Create and manage curated evaluation sets for systematic testing across versions - build them manually, from production data, or with AI generation.

Datasets are curated collections of test samples you run against each version to get reproducible, comparable results. Version comparison works best when every version is tested on the same inputs - datasets give you that controlled baseline. Build them from production failures, upload your own, or generate them with AI.


What are datasets?

A dataset is a named collection of test samples within an application. There are two types:

Single-turn datasets

Each sample consists of:

  • Input (required) - The test input to send to your application (can be a string, JSON object, or array)
  • Reference Output (optional) - Expected or reference output for comparison
  • Metadata (optional) - Additional context like test category, difficulty level, or sample tags

Multi-turn datasets

Each sample consists of:

  • Input:
    • Task (required) - The instruction or goal the AI agent should accomplish
    • Persona (optional) - The identity or role the simulated user takes on
    • Context (optional) - Background information or scenario details (e.g., "the user already tried resetting their password twice")
  • Reference Output (optional) - Expected or reference output for comparison
  • Metadata (optional) - Additional context like test category, difficulty level, or sample tags

Datasets serve multiple purposes: regression testing across versions, benchmarking performance improvements, evaluating model changes, and validating prompt modifications before production rollout.


Creating datasets

Via the SDK

from deepchecks_llm_client import DeepchecksLLMClient

client = DeepchecksLLMClient(api_token="your-token", host="your-host")

# Create a new dataset
dataset = client.create_dataset(
    app_name="my-app",
    dataset_name="regression-tests-v1"
)

# Add samples
samples = [
    {
        "input": {"prompt": "What is machine learning?"},
        "output": {"expected": "ML is..."},
        "sample_metadata": {"category": "definitions"}
    },
    {
        "input": {"prompt": "Explain neural networks"},
        "output": {"expected": "Neural networks are..."},
        "sample_metadata": {"category": "concepts"}
    }
]

client.add_dataset_samples(
    app_name="my-app",
    dataset_name="regression-tests-v1",
    samples=samples
)

Via the UI

  1. Navigate to your application's Datasets page
  2. Click Create Dataset and choose single/multi-turn
  3. Provide a descriptive dataset name
  4. Add samples manually, upload a CSV, or use Generate Test Data

Managing dataset samples

Viewing samples

The dataset details page displays all samples within a dataset. Each row shows input preview, output preview (if provided), metadata tags (if provided), and edit/delete actions.

Adding samples

Single sample (UI): Open the dataset, click Add Sample, enter input (required) and output (optional), add metadata as key-value pairs, and save.

Batch upload (SDK):

# Add up to 55,000 samples per API call
client.add_dataset_samples(app_name, dataset_name, samples_list)

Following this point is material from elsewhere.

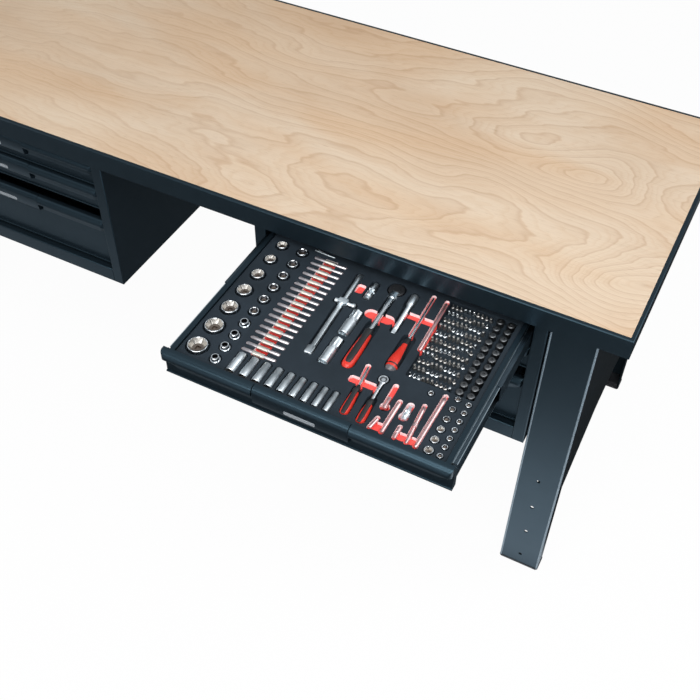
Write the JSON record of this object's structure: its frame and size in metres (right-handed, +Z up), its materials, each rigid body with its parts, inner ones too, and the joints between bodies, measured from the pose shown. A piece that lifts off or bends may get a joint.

You can also add samples via CSV/JSON upload or AI generation using the Add Samples button at the top-right of the dataset screen.

Editing samples

Update existing samples by clicking the edit icon. You can modify input or output content and update metadata tags. Changes are saved immediately.


Building your evaluation set over time

A good evaluation set evolves with your application. Common strategies:

  • Start with AI generation - Use Generate Test Data to create an initial diverse set covering different scenarios and edge cases
  • Clone from production - As you monitor production traffic, clone interesting or problematic interactions into your dataset to make it more representative
  • Add failure cases - When Root Cause Analysis reveals new failure patterns, add representative examples to your dataset so future versions are tested against them

This creates a feedback loop: production reveals problems → problems become test cases → new versions are tested against those cases → the best version is deployed.